Algumas formas de resolver isso:

“Deve-se usar a expansão da dívida pública para garantir o pagamento de direitos básicos e para aumentar o nível de emprego. Em suas formulações, não importa se o rolamento da dívida pública transferir valor e mais valor para bancos privados. Pois, em última instância, o programa de gastos continuado garantirá esses variados direitos e poderá assegurar o pleno emprego. Aqui, então, temos que a dívida pública é um caminho para a construção do poder popular.”

E ainda:

“Basta que o fluxo de gastos sociais seja maior que os juros, ou ainda, uma solução não trivial pode resolver esse dilema: permitir que o BCB possa comprar títulos do tesouro, ou que os bancos públicos possam o fazer. Assim, a dívida pública é rolada pelo próprio governo, impossibilitando a transferência de mais valor para os bancos privados e as transferências de valor e mais valor estarão determinadas pela distribuição dos gastos e da tributação.”

Dessa forma, deve-se lutar imediatamente pela revogação das restrições fiscais, fim da Lei da Responsabilidade Fiscal, permitir que o BCB possa financiar o tesouro e a estatização do sistema bancário também evita o problema como um todo.
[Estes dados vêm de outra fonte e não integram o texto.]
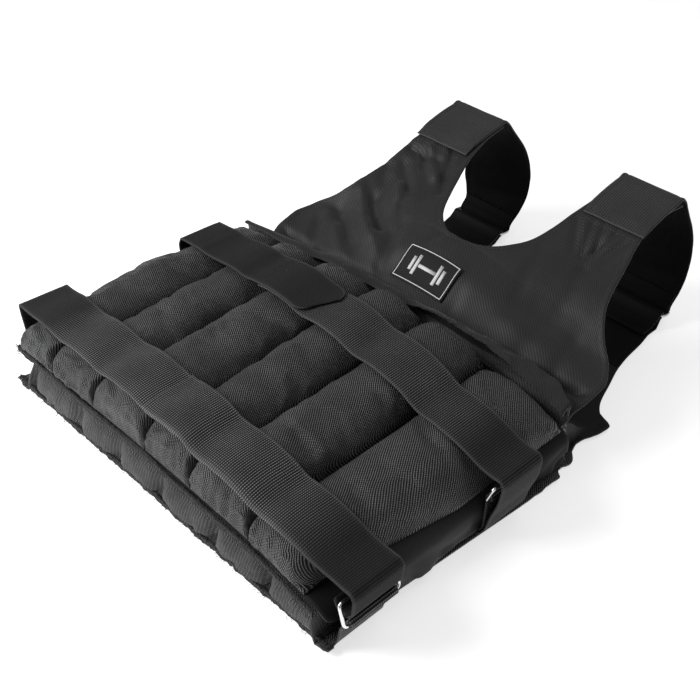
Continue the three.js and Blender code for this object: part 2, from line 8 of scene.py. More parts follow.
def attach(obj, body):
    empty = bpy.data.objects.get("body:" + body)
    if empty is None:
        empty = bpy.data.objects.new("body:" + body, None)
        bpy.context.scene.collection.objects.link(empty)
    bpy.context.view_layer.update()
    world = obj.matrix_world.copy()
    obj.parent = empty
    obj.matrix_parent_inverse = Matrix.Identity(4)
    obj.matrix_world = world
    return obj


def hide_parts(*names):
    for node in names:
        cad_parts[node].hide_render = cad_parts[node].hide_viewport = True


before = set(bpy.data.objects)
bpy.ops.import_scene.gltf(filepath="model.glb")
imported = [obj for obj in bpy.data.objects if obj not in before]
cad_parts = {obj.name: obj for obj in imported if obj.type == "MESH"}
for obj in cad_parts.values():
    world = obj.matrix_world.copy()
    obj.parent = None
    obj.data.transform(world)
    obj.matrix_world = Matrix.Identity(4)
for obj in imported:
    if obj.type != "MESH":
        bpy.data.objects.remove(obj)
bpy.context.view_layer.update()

scene = bpy.context.scene
print("frame loaded")

# All lengths below are millimetres: x across, y from the hem to the shoulders, z up.
vestOrigin = np.array([0.002, -279.718, 0.0])  # from the back hem's middle to the frame

body = {
    "halfHem": 193.0, "length": 284.0, "bibLength": 220.0, "shoulder": 148.0,
    "backLength": 528.0, "tongue": 66.0, "halfNeck": 71.0,
    "cloth": 2.2, "clearance": 0.35, "backFill": 31.0, "frontFill": 36.0,
    "gap": 0.5, "torsoGap": 3.0, "dome": 9.0, "setback": 8.0,
}
half = body["halfHem"]
backTop = body["backFill"] + body["clearance"] + body["cloth"]
frontBase = backTop + body["torsoGap"]
pocketEnd = body["length"] - body["setback"]

frontPockets = [  # seams at the hem and at the bib, shares of half the hem
    {"hem": (-1.03, -0.746), "top": (-1.125, -0.79), "fill": (0.84, 0.92)},
    {"hem": (-0.746, -0.435), "top": (-0.79, -0.48), "fill": (0.86, 0.95)},
    {"hem": (-0.435, -0.08), "top": (-0.48, -0.12), "fill": (0.93, 1.02)},
    {"hem": (-0.08, 0.212), "top": (-0.12, 0.2), "fill": (0.95, 1.05)},
    {"hem": (0.212, 0.565), "top": (0.2, 0.56), "fill": (0.97, 1.03)},
    {"hem": (0.565, 0.89), "top": (0.56, 0.985), "fill": (0.9, 0.85)},
]
backSeams = [-0.93, -0.62, -0.31, 0.0, 0.31, 0.62, 0.93]
frontRise = {"at": [0, 0.1, 0.45, 0.85, 1], "dome": [0.1, 0.7, 1, 1.9, 2.2]}
pocketEnds = {
    "at": [0, 0.012, 0.045, 0.12, 0.5, 0.84, 0.93, 1],
    "fill": [0.3, 0.72, 0.94, 1, 0.98, 1, 0.9, 0.45],
}
hemRows = {
    "at": [-1.05, -0.65, -0.4, 0.05, 0.2, 0.56, 0.95],
    "rise": [1.08, 1.02, 1.03, 1.05, 0.98, 0.98, 0.86],
    "back": [1, 1, 1, 1, 1, 0.85, 0.3],
}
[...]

Por fim, sobre o juros em economias planejadas e na transição revolucionária:

Em economias planejadas, os títulos públicos também podem ser fontes de conflito distributivo, mesmo que nenhum banco ou unidade produtiva pudesse ganhar juros. Somente trabalhadores podiam comprar títulos.

Podemos fazer uma suposição razoável de que a proporção de dinheiro para títulos muda à medida que a renda do agente cresce. Para agentes com rendas muito baixas, eles só começarão a comprar títulos após atingirem um certo nível de economias acumuladas. Isso ocorre porque, em um cenário de dificuldade financeira, eles podem precisar da liquidez adicional que o dinheiro proporciona. Portanto, a taxa de juros dos títulos pode ser uma maneira indireta pela qual alguém pode apropriar continuamente mais do excedente à medida que o tempo passa, desde que a taxa de juros seja maior do que a taxa de crescimento do poder de compra do trabalho. Esse cenário permite uma concentração crescente de renda para os trabalhadores que estão nos estratos superiores dos níveis de renda.

Mas por que pagar aos detentores de títulos uma taxa de juros? Dado que a emissão de títulos é, em última análise, uma decisão dos planejadores, ela não deve existir com o propósito de encontrar a taxa que os agentes financiariam o déficit do governo, já que o Banco Popular pode comprar os títulos do Estado Socialista. As razões para estabelecer uma taxa de juros devem ter outros motivos subjacentes.

Poderíamos argumentar que é justo para os trabalhadores que suas economias tenham o mesmo poder de compra em termos de trabalho no passado como teriam no futuro. Se 500 rublos eram necessários para comprar um carro que levou 500 trabalhadores para ser produzido, e um ano depois a produção do mesmo carro leva 450 trabalhadores, a taxa de juros para os títulos deve ser de 10% naquele ano para que as economias do primeiro ano tenham o mesmo poder de compra do último. Isso pode aludir à ideia da taxa justa de Pasinetti, onde a taxa de juros da economia não deve ser maior que a taxa de crescimento da produtividade do trabalho.

Se o programa emergencial estatizar os bancos e se houver reservas suficientes em moeda estrangeira ou um controle de capitais muito rigoroso, então a gestão da taxa de juros pode ser a sugerida pela regra de Pasinetti.